If you want the smallest reliable implementation, keep the current :latest tag contract and add a deploy job that runs only after both image pushes succeed.

If you want the more rigorous version later, evolve the stack from :latest to immutable sha-... tags and have the workflow update the deployed tag intentionally before redeploying. That is a second hardening step, not a requirement for getting autonomous CD working now.

Suggested Minimal Rollout Design

  1. Keep the current publish job.
  2. Add a deploy job with needs: publish.
  3. Store deployment SSH credentials in Forgejo secrets.
  4. SSH to 192.168.10.69 and run:
cd /data/compose/4
docker compose pull faceai processor
docker compose up -d faceai processor
docker compose ps
docker logs --tail 100 regalami-faceai
docker logs --tail 100 regalami-faceai-processor
  1. Fail the job if the compose update or health verification fails.
  2. Add workflow concurrency so only one production deploy runs at a time.

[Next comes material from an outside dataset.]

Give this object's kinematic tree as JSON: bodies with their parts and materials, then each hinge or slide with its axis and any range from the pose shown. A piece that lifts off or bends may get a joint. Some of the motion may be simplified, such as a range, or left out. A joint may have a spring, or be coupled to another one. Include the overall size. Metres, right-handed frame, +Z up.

Open Questions Before Implementation

  • Which host user should the workflow use for deployment?
  • Does the target host already have persistent registry credentials for forgejo.maddoscientisto.net?
  • Is the Forgejo runner allowed to reach 192.168.10.69 directly over SSH, or does it need a different path?
  • Do you want the initial autonomous version to keep using latest, or do you want to switch immediately to immutable image tags?

Bottom Line

Yes, full autonomous CD is feasible with the current setup.

The shortest safe path is not "make Portainer do it" but "let the workflow SSH to the Compose host and run the two compose commands after a successful image push". Portainer-based automation is possible, but it is a weaker fit for the current deployment shape unless you specifically want Portainer to become the authoritative deployment control plane.